The SCN collects quality data from each affiliate that include volumes, mortality, length of stay, turnaround times, rt-PA door-to-needle time, 8 stroke core measures, and dysphagia screen measure. Characteristics of affiliate hospital studies include number of beds, Stroke Disease-Specific Care (DSC) certification by The Joint Commission, Appalachian designated county or not, time dedicated to stroke coordinator, submission of quality data for the calendar year, success of data, and utilization of American Heart Association's Get With the Guidelines.


Seventeen of 23 (74%) affiliate hospitals submitted data. Highest scoring quality measures were antithrombotic by discharge (96%), antithrombotic by end of day 2 (93%), and assessed for rehabilitation (92%). Hospitals with DSC certification were more likely to succeed in stroke quality than those without (P = .0357). Hospitals in Appalachian counties were less likely to succeed in quality measures than those in non-Appalachian designated counties (P = .02).

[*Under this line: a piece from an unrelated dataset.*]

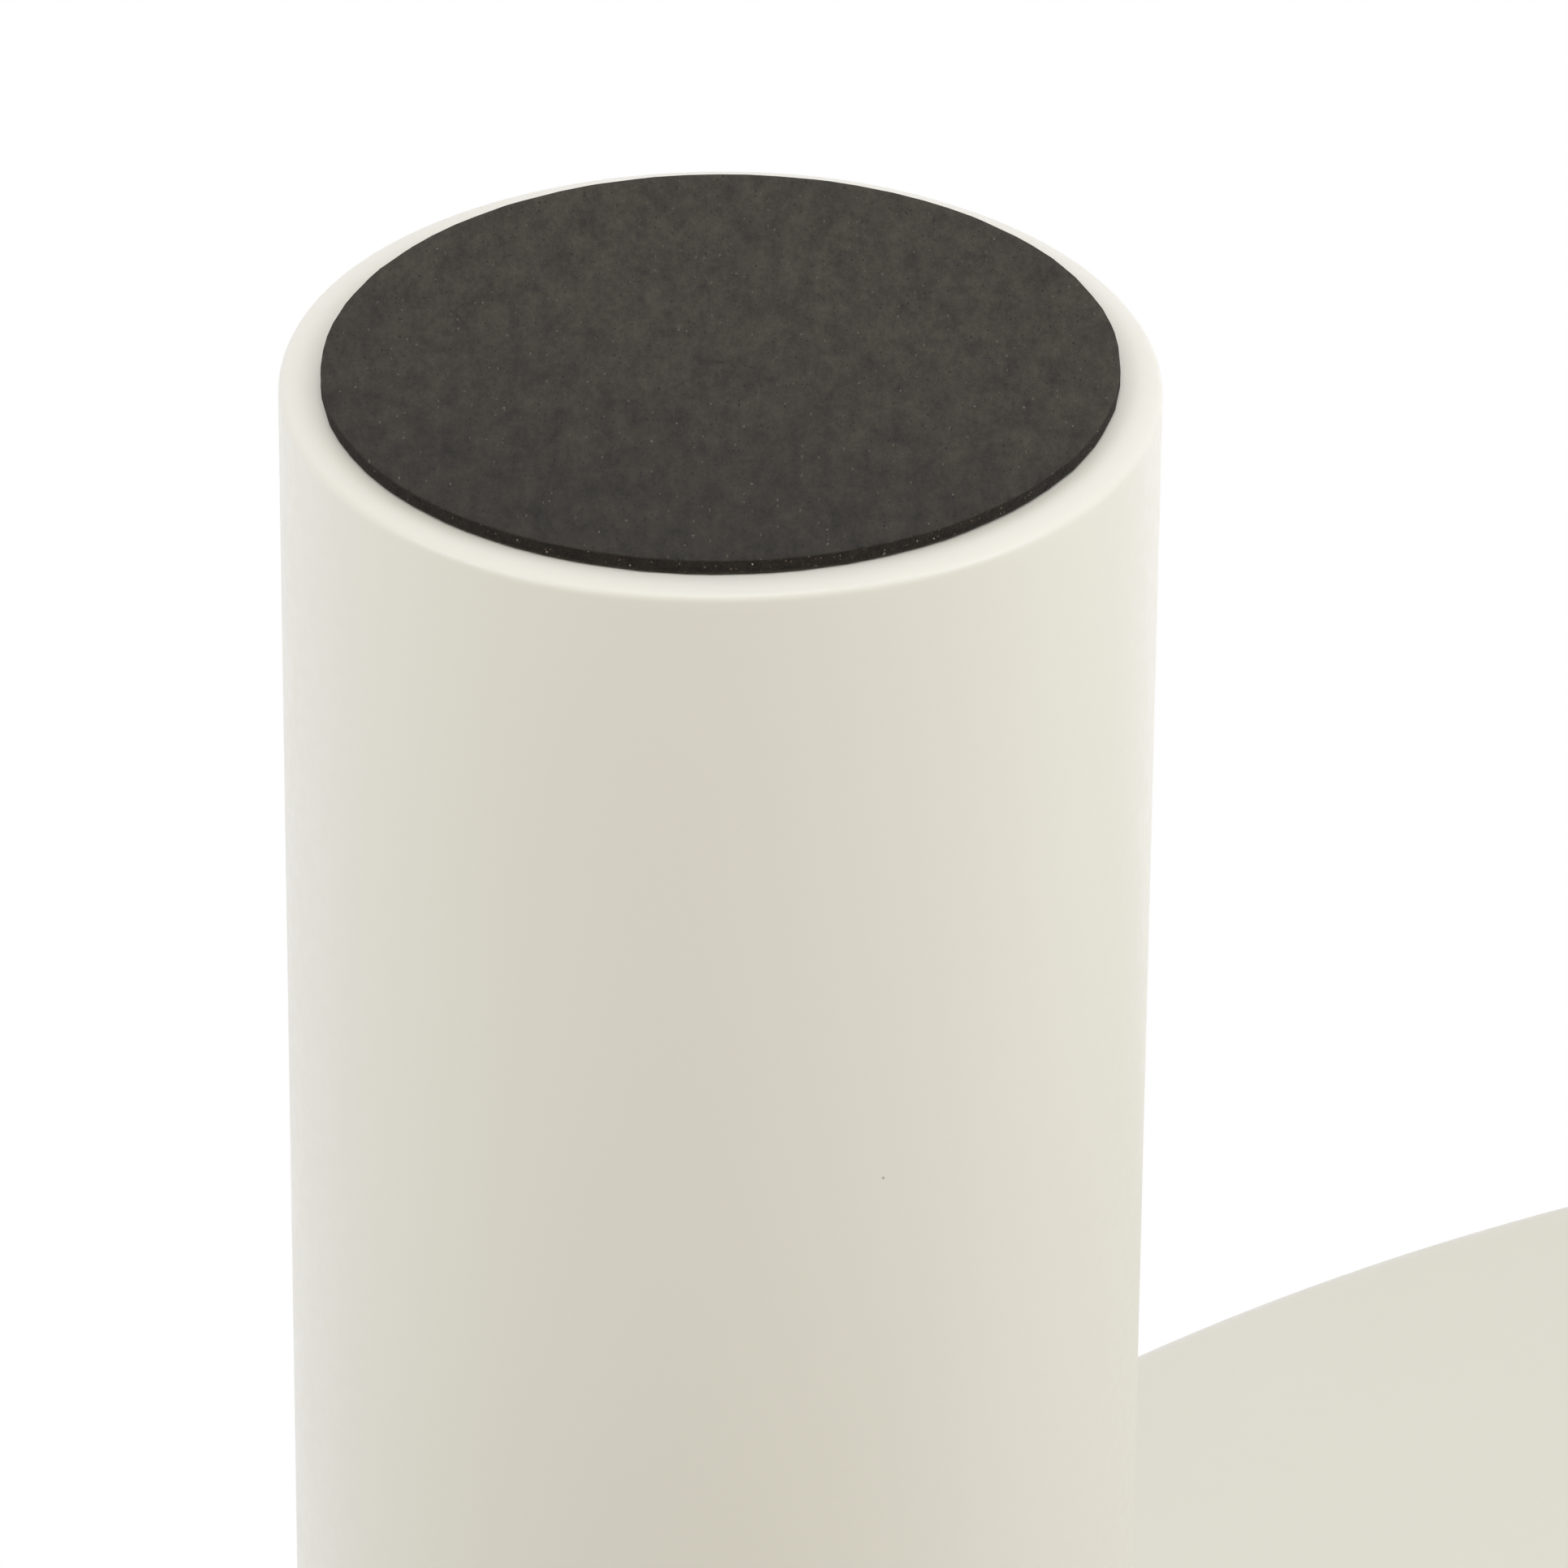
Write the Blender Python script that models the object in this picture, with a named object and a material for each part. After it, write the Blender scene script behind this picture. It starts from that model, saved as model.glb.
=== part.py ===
"""Round coffee table: a slab top on three thick, hollow, screwed-on cylindrical legs with foam pads.

Metres, +Z up. The origin is on the floor, straight under the middle of the top, and +Y points to
the leg at the back. Each leg is a tube closed by a plug at each end. A threaded insert in the head
plug and another in the underside of the top hold the two ends of one stud, so that a leg turns on
by hand until its head meets the top. A foam pad is glued over the foot.
"""

import math

import bmesh
import bpy

# The whole table
TABLE_DIAMETER = 0.800
TABLE_HEIGHT = 0.400
TOP_THICKNESS = 0.0335
TOP_EDGE_ROUND = 0.008

# Legs
LEG_ANGLES = {"back": 90.0, "front_left": 210.0, "front_right": 330.0}
LEG_DIAMETER = 0.120
LEG_SETBACK = 0.019  # from the rim of the top in to the side of a leg
LEG_WALL = 0.009
FOOT_CROWN_WIDTH = 0.005  # eased ring round the foot, from the side of a leg inwards
FOOT_CROWN_DROP = 0.0012  # how far the ring falls back over its width
HEAD_CHAMFER = 0.0006
FOOT_PLUG_THICKNESS = 0.018
HEAD_PLUG_THICKNESS = 0.036
PLUG_CHAMFER = 0.001

# Foam pads under the legs
PAD_THICKNESS = 0.002
PAD_BORDER = 0.006  # from the side of a leg in to the edge of its pad
PAD_EDGE_ROUND = 0.0003

# Threaded hardware, M8
STUD_DIAMETER = 0.008
STUD_CHAMFER = 0.0008
STUD_SHORTFALL = 0.001  # from each end of the stud to the inner end of its insert
INSERT_LENGTH = 0.018
INSERT_WALL = 0.00145
INSERT_RIB_HEIGHT = 0.0013
INSERT_RIB_COUNT = 4
INSERT_FLANGE_LIP = 0.00245  # from the crest of the ribs out to the edge of the flange
INSERT_FLANGE_THICKNESS = 0.0012
INSERT_HOLE_SPARE = 0.002  # blind end left beyond an insert
GLUE_GAP = 0.0003  # between pieces that touch

# How finely the round shapes are cut
TOP_SIDES = 96
TUBE_SIDES = 64
PLUG_SIDES = 40
HARDWARE_SIDES = 16
ROUND_STEPS = 3
SHARP_ANGLE = math.radians(35)

# Worked out from the sizes above
TOP_RADIUS = TABLE_DIAMETER / 2
UNDERSIDE_Z = TABLE_HEIGHT - TOP_THICKNESS
LEG_RADIUS = LEG_DIAMETER / 2
LEG_CIRCLE_RADIUS = TOP_RADIUS - LEG_SETBACK - LEG_RADIUS
LEG_FOOT_Z = PAD_THICKNESS + GLUE_GAP
LEG_HEAD_Z = UNDERSIDE_Z - GLUE_GAP
TUBE_BORE_RADIUS = LEG_RADIUS - LEG_WALL
PLUG_RADIUS = TUBE_BORE_RADIUS - GLUE_GAP
INSERT_BORE_RADIUS = STUD_DIAMETER / 2 + GLUE_GAP
INSERT_BODY_RADIUS = INSERT_BORE_RADIUS + INSERT_WALL
INSERT_CREST_RADIUS = INSERT_BODY_RADIUS + INSERT_RIB_HEIGHT
INSERT_FLANGE_RADIUS = INSERT_CREST_RADIUS + INSERT_FLANGE_LIP
INSERT_HOLE_RADIUS = INSERT_CREST_RADIUS + GLUE_GAP
INSERT_HOLE_DEPTH = INSERT_LENGTH + INSERT_HOLE_SPARE
FLANGE_SEAT_RADIUS = INSERT_FLANGE_RADIUS + GLUE_GAP
FLANGE_SEAT_DEPTH = INSERT_FLANGE_THICKNESS + GLUE_GAP
STUD_REACH = INSERT_LENGTH - STUD_SHORTFALL  # each way from the joint of leg and top
PAD_RADIUS = LEG_RADIUS - PAD_BORDER


def make_material(name, color, roughness, metallic=0.0):
    """A Principled material of one linear colour."""
    material = bpy.data.materials.new(name)
    material.use_nodes = True
    shader = material.node_tree.nodes["Principled BSDF"]
    shader.inputs["Base Color"].default_value = (*color, 1.0)
    shader.inputs["Roughness"].default_value = roughness
    shader.inputs["Metallic"].default_value = metallic
    return material


def arc(centre, radius, start, end, steps):
    """Points (r, z) on an arc about centre, with start and end in degrees from the +r direction."""
    points = []
    for step in range(steps + 1):
        angle = math.radians(start + (end - start) * step / steps)
        points.append((centre[0] + radius * math.cos(angle), centre[1] + radius * math.sin(angle)))
    return points


def turned(name, profile, sides, material, ring=False):
    """A solid of revolution about Z from a profile of (r, z) points.

    A ring's profile is a closed outline. Any other profile is open, and flat faces close its ends.
    """
    mesh = bmesh.new()
    verts = [mesh.verts.new((r, 0.0, z)) for r, z in profile]
    edges = [mesh.edges.new(pair) for pair in zip(verts, verts[1:])]
    if ring:
        edges.append(mesh.edges.new((verts[-1], verts[0])))
    bmesh.ops.spin(mesh, geom=verts + edges, cent=(0, 0, 0), axis=(0, 0, 1),
                   angle=2 * math.pi, steps=sides, use_merge=True)
    if not ring:
        rims = [edge for edge in mesh.edges if edge.is_boundary]
        bmesh.ops.holes_fill(mesh, edges=rims, sides=0)
    bmesh.ops.recalc_face_normals(mesh, faces=mesh.faces)
    data = bpy.data.meshes.new(name)
    mesh.to_mesh(data)
    mesh.free()
    data.shade_smooth()
    data.set_sharp_from_angle(angle=SHARP_ANGLE)
    data.materials.append(material)
    solid = bpy.data.objects.new(name, data)
    bpy.context.scene.collection.objects.link(solid)
    return solid


def subtract(solid, cutter):
    """Cuts cutter out of solid and keeps cutter as a guide that isn't part of the table."""
    cut = solid.modifiers.new(cutter.name, "BOOLEAN")
    cut.operation = "DIFFERENCE"
    cut.solver = "EXACT"
    cut.object = cutter
    cutter.hide_render = True
    cutter.display_type = "WIRE"


def top_profile():
    """The slab's outline from the middle of its underside round the soft rim to its upper face."""
    rim_centre = TOP_RADIUS - TOP_EDGE_ROUND
    lower = arc((rim_centre, UNDERSIDE_Z + TOP_EDGE_ROUND), TOP_EDGE_ROUND, -90, 0, ROUND_STEPS)
    upper = arc((rim_centre, TABLE_HEIGHT - TOP_EDGE_ROUND), TOP_EDGE_ROUND, 0, 90, ROUND_STEPS)
    return lower + upper


def tube_profile():
    """A leg's wall: an eased foot, a straight bore, and a broken edge at the head.

    The easing is an arc that starts flat on the foot and meets the side at a distinct edge.
    """
    crown_radius = (FOOT_CROWN_WIDTH**2 + FOOT_CROWN_DROP**2) / (2 * FOOT_CROWN_DROP)
    crown_turn = math.degrees(math.asin(FOOT_CROWN_WIDTH / crown_radius))
    crown_centre = (LEG_RADIUS - FOOT_CROWN_WIDTH, LEG_FOOT_Z + crown_radius)
    foot = arc(crown_centre, crown_radius, -90, crown_turn - 90, ROUND_STEPS)
    head = [
        (LEG_RADIUS, LEG_HEAD_Z - HEAD_CHAMFER),
        (LEG_RADIUS - HEAD_CHAMFER, LEG_HEAD_Z),
        (TUBE_BORE_RADIUS, LEG_HEAD_Z),
    ]
    return [(TUBE_BORE_RADIUS, LEG_FOOT_Z)] + foot + head


def foot_plug_profile():
    """A disc that fills the bore flush with the foot, with its inner rim chamfered to lead it in."""
    inner_z = LEG_FOOT_Z + FOOT_PLUG_THICKNESS
    return [
        (PLUG_RADIUS, LEG_FOOT_Z),
        (PLUG_RADIUS, inner_z - PLUG_CHAMFER),
        (PLUG_RADIUS - PLUG_CHAMFER, inner_z),
    ]


def head_plug_profile():
    """A thicker disc flush with the head, holding an insert in a stepped hole through its middle."""
    inner_z = LEG_HEAD_Z - HEAD_PLUG_THICKNESS
    return [
        (INSERT_HOLE_RADIUS, inner_z),
        (PLUG_RADIUS - PLUG_CHAMFER, inner_z),
        (PLUG_RADIUS, inner_z + PLUG_CHAMFER),
        (PLUG_RADIUS, LEG_HEAD_Z),
        (FLANGE_SEAT_RADIUS, LEG_HEAD_Z),
        (FLANGE_SEAT_RADIUS, LEG_HEAD_Z - FLANGE_SEAT_DEPTH),
        (INSERT_HOLE_RADIUS, LEG_HEAD_Z - FLANGE_SEAT_DEPTH),
    ]


def insert_profile(face_z, inward):
    """A threaded insert whose flange is flush at face_z and whose ribbed body runs inward, up or down."""
    body_length = INSERT_LENGTH - INSERT_FLANGE_THICKNESS
    pitch = body_length / (INSERT_RIB_COUNT + 1)
    outline = [
        (INSERT_BORE_RADIUS, 0.0),
        (INSERT_FLANGE_RADIUS, 0.0),
        (INSERT_FLANGE_RADIUS, INSERT_FLANGE_THICKNESS),
        (INSERT_BODY_RADIUS, INSERT_FLANGE_THICKNESS),
    ]
    for rib in range(1, INSERT_RIB_COUNT + 1):
        crest = INSERT_FLANGE_THICKNESS + rib * pitch
        outline += [
            (INSERT_BODY_RADIUS, crest - pitch / 4),
            (INSERT_CREST_RADIUS, crest),
            (INSERT_BODY_RADIUS, crest + pitch / 4),
        ]
    outline += [(INSERT_BODY_RADIUS, INSERT_LENGTH), (INSERT_BORE_RADIUS, INSERT_LENGTH)]
    return [(radius, face_z + inward * depth) for radius, depth in outline]


def insert_hole_profile():
    """The stepped blind hole for an insert in the underside of the top, run out below that face."""
    below = UNDERSIDE_Z - INSERT_LENGTH
    return [
        (FLANGE_SEAT_RADIUS, below),
        (FLANGE_SEAT_RADIUS, UNDERSIDE_Z + FLANGE_SEAT_DEPTH),
        (INSERT_HOLE_RADIUS, UNDERSIDE_Z + FLANGE_SEAT_DEPTH),
        (INSERT_HOLE_RADIUS, UNDERSIDE_Z + INSERT_HOLE_DEPTH),
    ]


def stud_profile():
    """A stud centred on the joint between leg and top, chamfered at both ends."""
    radius = STUD_DIAMETER / 2
    low = UNDERSIDE_Z - STUD_REACH
    high = UNDERSIDE_Z + STUD_REACH
    return [
        (radius - STUD_CHAMFER, low),
        (radius, low + STUD_CHAMFER),
        (radius, high - STUD_CHAMFER),
        (radius - STUD_CHAMFER, high),
    ]


def pad_profile():
    """A thin disc on the floor with barely softened edges."""
    return [
        (PAD_RADIUS - PAD_EDGE_ROUND, 0.0),
        (PAD_RADIUS, PAD_EDGE_ROUND),
        (PAD_RADIUS, PAD_THICKNESS - PAD_EDGE_ROUND),
        (PAD_RADIUS - PAD_EDGE_ROUND, PAD_THICKNESS),
    ]


def build_top(lacquer, leg_places):
    """The slab, with a stepped blind hole over each leg."""
    top = turned("table_top", top_profile(), TOP_SIDES, lacquer)
    for leg, (x, y) in leg_places.items():
        hole = turned(f"insert_hole_{leg}", insert_hole_profile(), HARDWARE_SIDES, lacquer)
        hole.location = (x, y, 0.0)
        subtract(top, hole)


def build_leg(leg, place, materials):
    """One leg with its plugs, pad and hardware, all under an empty on the leg's own axis."""
    axis = bpy.data.objects.new(f"leg_axis_{leg}", None)
    axis.location = (*place, 0.0)
    bpy.context.scene.collection.objects.link(axis)
    zinc, board = materials["zinc"], materials["board"]
    pieces = [
        turned(f"leg_tube_{leg}", tube_profile(), TUBE_SIDES, materials["lacquer"], ring=True),
        turned(f"foot_plug_{leg}", foot_plug_profile(), PLUG_SIDES, board),
        turned(f"head_plug_{leg}", head_plug_profile(), PLUG_SIDES, board, ring=True),
        turned(f"foot_pad_{leg}", pad_profile(), TUBE_SIDES, materials["foam"]),
        turned(f"leg_insert_{leg}", insert_profile(LEG_HEAD_Z, -1), HARDWARE_SIDES, zinc, ring=True),
        turned(f"top_insert_{leg}", insert_profile(UNDERSIDE_Z, 1), HARDWARE_SIDES, zinc, ring=True),
        turned(f"leg_stud_{leg}", stud_profile(), HARDWARE_SIDES, materials["steel"]),
    ]
    for piece in pieces:
        piece.parent = axis


def main():
    """Clears the scene and builds the table."""
    for leftover in list(bpy.data.objects):
        bpy.data.objects.remove(leftover)
    materials = {
        "lacquer": make_material("cream_lacquer", (0.77, 0.74, 0.65), 0.45),
        "board": make_material("raw_fibreboard", (0.36, 0.24, 0.14), 0.9),
        "foam": make_material("black_foam", (0.030, 0.029, 0.027), 0.85),
        "zinc": make_material("zinc_alloy", (0.62, 0.60, 0.55), 0.35, metallic=1.0),
        "steel": make_material("plated_steel", (0.66, 0.67, 0.69), 0.25, metallic=1.0),
    }
    leg_places = {}
    for leg, degrees in LEG_ANGLES.items():
        angle = math.radians(degrees)
        leg_places[leg] = (LEG_CIRCLE_RADIUS * math.cos(angle), LEG_CIRCLE_RADIUS * math.sin(angle))
    build_top(materials["lacquer"], leg_places)
    for leg, place in leg_places.items():
        build_leg(leg, place, materials)
    bpy.context.view_layer.update()


main()
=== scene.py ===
"""Looks of a round coffee table on three thick cylindrical legs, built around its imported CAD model.

The table stands the right way up on a floor at z = 0, in metres. The slab top, the hollow legs and
the foam foot pads are made again here as fine surfaces, and the plugs and the threaded hardware
keep their CAD shapes and get their own finishes. The camera looks up at one foot from below, with
the picture turned over, so that foot points to the top of the picture. The floor is seen only from
above.
"""

import logging
import math
from dataclasses import dataclass, field
from enum import Enum

import bpy
import numpy as np
from mathutils import Matrix, Vector


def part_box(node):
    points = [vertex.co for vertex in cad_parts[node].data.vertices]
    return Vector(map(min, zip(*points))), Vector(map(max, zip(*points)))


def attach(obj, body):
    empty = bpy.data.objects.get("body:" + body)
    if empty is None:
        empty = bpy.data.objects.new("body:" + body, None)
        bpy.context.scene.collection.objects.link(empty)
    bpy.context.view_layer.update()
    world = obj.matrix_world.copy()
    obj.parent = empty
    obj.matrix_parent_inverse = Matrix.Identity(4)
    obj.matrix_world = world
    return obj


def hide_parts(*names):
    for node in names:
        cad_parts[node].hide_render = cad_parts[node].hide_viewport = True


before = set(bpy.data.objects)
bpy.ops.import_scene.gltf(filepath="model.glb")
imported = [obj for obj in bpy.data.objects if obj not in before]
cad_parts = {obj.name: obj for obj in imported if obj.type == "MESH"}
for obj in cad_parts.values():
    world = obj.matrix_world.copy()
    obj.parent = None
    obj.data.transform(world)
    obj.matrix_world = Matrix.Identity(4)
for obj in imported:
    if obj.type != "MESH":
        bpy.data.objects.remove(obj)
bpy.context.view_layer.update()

LOG = logging.getLogger("coffee_table")
BODY = "root"
MM = 0.001
# ring_noise has a root mean square of 1 and seldom goes past this.
NOISE_PEAK = 3

Color = tuple[float, float, float]
# Scattered dots: cells per metre, a dot's size in cells, the share of cells that have one, raggedness.
Dots = tuple[float, float, float, float]


class Leg(Enum):
    """The three legs, by the names that their CAD nodes end in."""

    BACK = "back"
    FRONT_LEFT = "front_left"
    FRONT_RIGHT = "front_right"


# ---------------------------------------------------------------------------------------------
# Surfaces
# ---------------------------------------------------------------------------------------------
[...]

Our results demonstrate successful collection of quality data among hospitals bound only by an affiliation agreement. Areas to improve quality identified are door to computed tomographic interpretation, thrombolytic therapy, and dysphagia screening. We suspect that DSC certification is driving quality success in our network hospitals. That Appalachian affiliate hospitals are less likely to succeed could be due to a number of reasons such as the fewer resources available in Appalachian counties and may reflect the financial plight of rural hospitals more generally.